Acquisitions titles making their debuts at Telluride include Wildcat, Ethan Hawke’s biopic of Flannery O’Connor starring his daughter Maya as the novelist and Laura Linney; Christy Hall’s Daddio, with Dakota Johnson and Sean Penn; and Robert Kenner and Melissa Robledo’s Food Inc 2, a sequel to the 2008 Oscar-nominated documentary on corporate farming.

Other documentaries that will bow at the festival include Kevin Macdonald’s High & Low—John Galliano (MUBI), about the controversial British fashion designer and JR’s Tehachapi, an acquisitions title about an art project at a prison.

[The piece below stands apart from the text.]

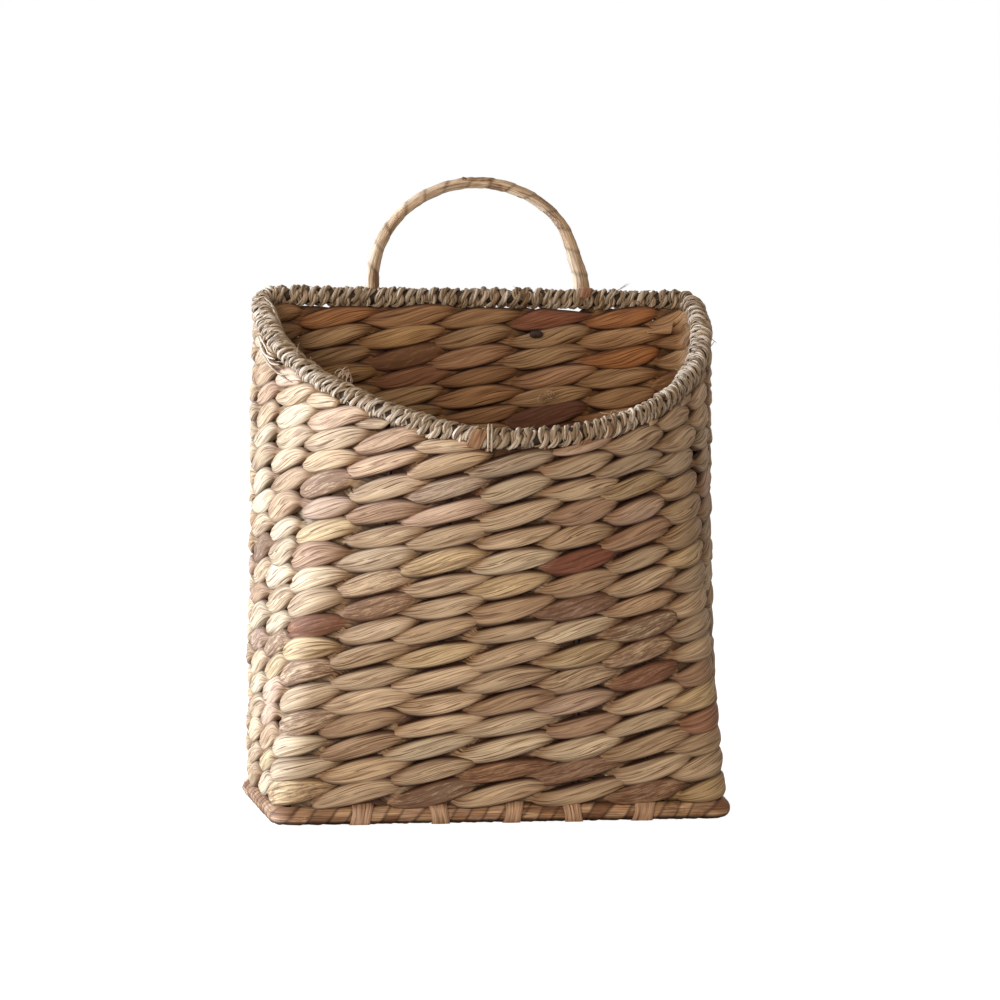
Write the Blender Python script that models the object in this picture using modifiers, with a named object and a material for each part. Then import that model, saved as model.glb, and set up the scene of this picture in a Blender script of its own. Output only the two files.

The last several years, at least two of the festival’s silver medallion tributes would go to actors, but because of the strike Telluride has pivoted this year and is honoring all filmmakers — Greek director Yorgos Lanthimos, whose Emma Stone film Poor Things (Searchlight) will have just premiered at Venice, Italian writer-director Alice Rohrwacher, whose period romance La Chimera (Neon) premiered at Cannes in May and German filmmaker Wim Wenders, whose documentary Anselm (Janus) and narrative film Perfect Days (Neon) premiered at Cannes.

This year’s festival is the first since two of Telluride’s founders, Tom Luddy and Bill Pence, died and the focus on filmmakers, though driven by the strike, is in some ways a return to the kind of festival they launched in 1973. “We’ve always been a really auteur-centric festival,” Huntsinger says. “I’m so proud to continue what they started.”

Prominent filmmakers who have a history with the festival are also serving as guest directors this year, with Alfonso Cuaron, Adam Curtis, Hawke, Rachel Kushner, Steve McQueen, and Mira Nair curating a selection of older films.

The festival will also include the first North American screenings of Justine Triet’s Anatomy of a Fall (Neon), which won the Palme d’Or at Cannes and Jonathan Glazer’s The Zone of Interest (A24), which won the Grand Prix.

Amid the strikes, Huntsinger says she has asked industry festival sponsors to continue their financial support, but without the branding bump they usually get from backing festival venues. “We asked for no logos, no signage,” Huntsinger says. “I want people to feel like Telluride is Switzerland. Let’s take away all the business of it. Let’s come and have a birthday party, and love movies.”